Second, marketing will require input from the business to determine the maximum level of costs that will be incurred in the manufacture and provision of the product, that is:

  • manufacturing costs
  • marketing costs
  • logistic costs

(Graphic not available in text-only version.)

This process will not only determine the value delivered to customers at a given price and internal costs in the product launch phase, but it will look at all the requirements at each stage of the product lifecycle. The objective is to ensure at each phase of the product lifecycle that:

  • the appropriate product value is delivered to the customer,
  • that the required volumes are maintained, and
  • that the margin contribution is not eroded.

Thus, the process will not only establish the level of profit that the product will generate, but, equally, and as important, it will determine the total cost of the product provisionally at each stage of the product lifecycle.

From their analysis, Marketing will have determined:

  • the product profile (i.e., product price and value required to meet the needs of the chosen customers),
  • the maximum total product cost
  • the timing to market, and
  • by deduction, the profitability of the product.

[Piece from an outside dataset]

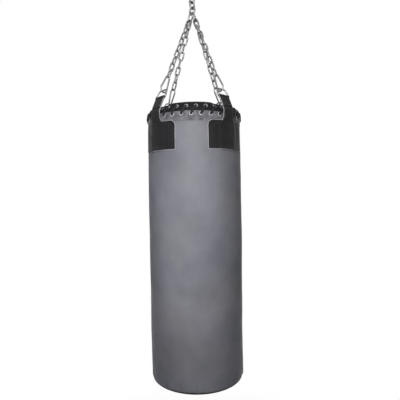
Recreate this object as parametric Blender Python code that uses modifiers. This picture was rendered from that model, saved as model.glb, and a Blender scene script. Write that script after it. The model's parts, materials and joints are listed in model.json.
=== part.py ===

In other words, Profit = Selling Price - Cost. In this case, however, both selling price and costs are predetermined at the product design and development stage.

Business Impact. The requirement of the target costing approach will create a number of new challenges for the business:

a) Product Design and Development. The rigor of the target cost approach will put new requirements on product design and development. New products will be required to meet new and stringent requirements:

  • Customer needs (value)
  • Corporate needs (volume / margin / market position)
  • In house Target Cost of manufacture, marketing and logistics
  • External Target Cost of purchased materials / components (purchasing).

b) Purchasing. The role of purchasing in the target cost process will significantly change from its more traditional functional role. Purchasing will no longer determine the price of each purchased material or component through market testing, but will be tasked to work with suppliers and R&D to achieve the overall target cost for each item of external spend. In addition, where this is not easily achievable, it will be required to support both supplier value engineering / analysis activity and to support supplier manufacturing capability improvements in an effort to reduce costs and the gap between the necessary target price and the required price of the supplier.

The emphasis will be on "Team Purchasing". Teams will be built around individual components / suppliers and will include representatives from manufacturing, quality, design and purchasing from both the business and supplier. Purchasing will have a key responsibility in bringing together the needs of the business and those of the supplier through discussion and task setting. Purchasing's key activities will be:

  • communicating the target price to suppliers
  • measuring the gap between the required target price and the supplier's required price
  • supporting the supplier in offering technical changes to the business to remove the gap and achieve the target
  • supporting the supplier in efforts to improve manufacturing capability - again, to reduce costs, remove the gap and achieve target
  • liaising between the internal functions of the business and the supplier.

The Challenge. As you have gathered, the concept of target costing is one that is complex and challenging. It requires a fundamental change in business processes and, more specifically, purchasing processes. It introduces the concept of "Team Purchasing" with purchasing being involved in coordinating technical and manufacturing development in suppliers to assist in meeting the target price. It will lead to fundamentally different relationships with suppliers. Relationships will become longer term and will result in a much greater understanding of the supplier's costs. Suppliers will become integrated with the purchaser's business, and will have a greater reliance placed on their own product development capability.